Masak sih ada orang kelaparan di negara besar dan kaya seperti Inggris ini? Mata uangnya aja nilainya paling tinggi di dunia. Eits jangan salah, meskipun Inggris adalah salah satu negara yang sudah berkembang (developed bukan developing lagi) namun ternyata permasalahan perekonomian masih tersu menerpa dengan hebatnya, mulai dari pengurangan benefit untuk kesehatan, naiknya tarif transportasi, sampai naiknya harga bumbu dapur di pasar.
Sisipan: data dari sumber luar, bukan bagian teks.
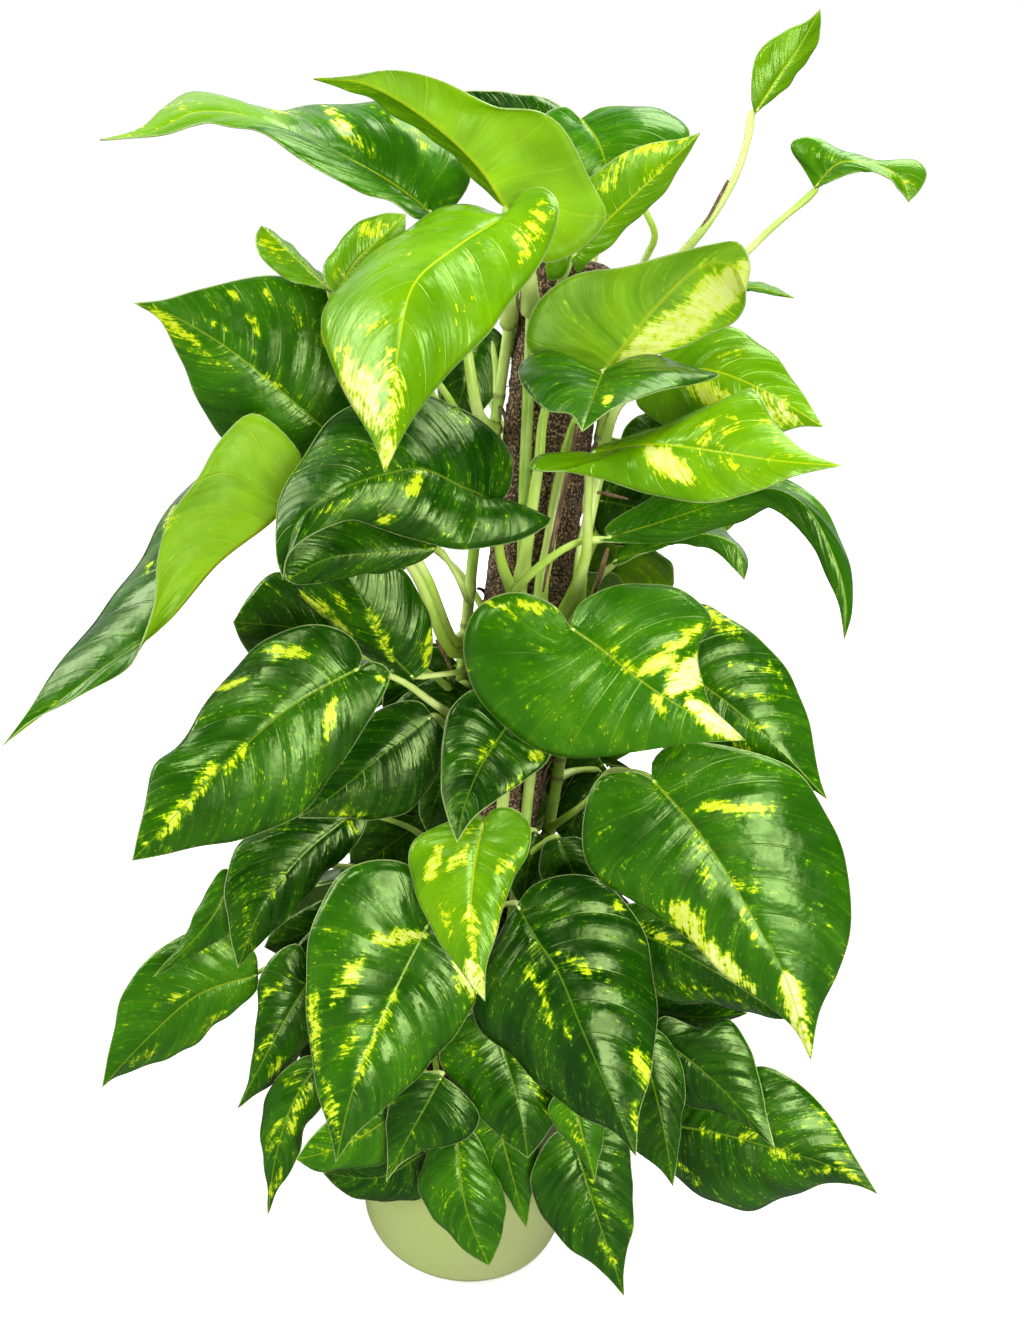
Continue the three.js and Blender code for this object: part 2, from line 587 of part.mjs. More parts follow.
    edgeB: [[636, 678], [640, 720], [667, 748], [720, 773], [770, 784], [808, 787]],
    behind: [10, 4],
  },
  {
    name: "leaf_middle_low", tone: "dark", stem: "stem_front", joint: 376,
    rib: [[508, 724, 64], [480, 768, 82], [464, 808, 100], [457, 843, 114]],
    edgeA: [[500, 704], [473, 690], [450, 711], [442, 745], [441, 785], [447, 816]],
    edgeB: [[522, 728], [545, 738], [550, 755], [528, 778], [500, 798], [474, 818]],
    behind: [8, 6],
  },
  {
    name: "leaf_middle_lime", tone: "lime", stem: "stem_left", joint: 312,
    rib: [[483, 822, 92], [474, 870, 104], [471, 920, 114], [478, 965, 122], [485, 1001, 126]],
    edgeA: [[472, 817], [440, 825], [414, 842], [411, 878], [424, 915], [448, 952], [472, 986]],
    edgeB: [[492, 810], [512, 808], [530, 824], [528, 850], [512, 885], [497, 930], [486, 970]],
    behind: [8, 8],
  },
  {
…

Di jalan-jalan dengan mudah kita temukan orang-orang yang tidur di depan pertokoan dengan bermodal sleeping bag dan tas ransel, sesekali mereka bilang "Change please", yang artinya mereka meminta uang receh pada kita. Ironis memang. Padahal kebanyakan mereka masih muda, kulitnya putih (lha iyo mesthi lha wong londo kok), ganteng, dan bahasa Inggrisnya bagus (nguk). Mereka kalau di ekspor ke Indonesia bisa jadi artis, menggeser pemeran GGS. Hush..kembali ke topik.
 
Beberapa komunitas sosial, termasuk komunitas tempat saya mengikuti kursus, mereka menggalang food bank. Apa itu? Yaitu semacam menggalang bantuan berupa bahan makanan mentah tapi yang awet, seperti makanan kaleng, dan makanan instan. Mereka akan susun dalam wadah seperti parcel lalu dibagi-bagikan setiap pekan sekali. Guru saya pernah bercerita bahwa antrian untuk mendapatkan parsel gratis itu bisa sangat panjang. Di lain tempat juga pernah di adakan pembagian makanan siap konsumsi yang gratis, itupun antriannya juga panjaaaang sekali, subhanallah.
 
Intinya, biarpun negara berkembang, biarpun negara maju, berperang melawan kemiskinan itu memang sudah bukan hal yang aneh. Yang dapat kita lakukan sebagai warga mungkin meningkatkan rasa welas asih kita terhadap sesama, rasa kepedulian kita kepada orang lain. Paling tidak jangan sampai tetangga kiri dan kanan kita kelaparan sampai harus mencuri demi untuk makan (nabok diri sendiri). Semoga Allah selalu mengalirkan hidayah kepada kita semua sehingga kita menjadi orang-orang yang peka dan berhati welas asih kepada sekililing kita, amin.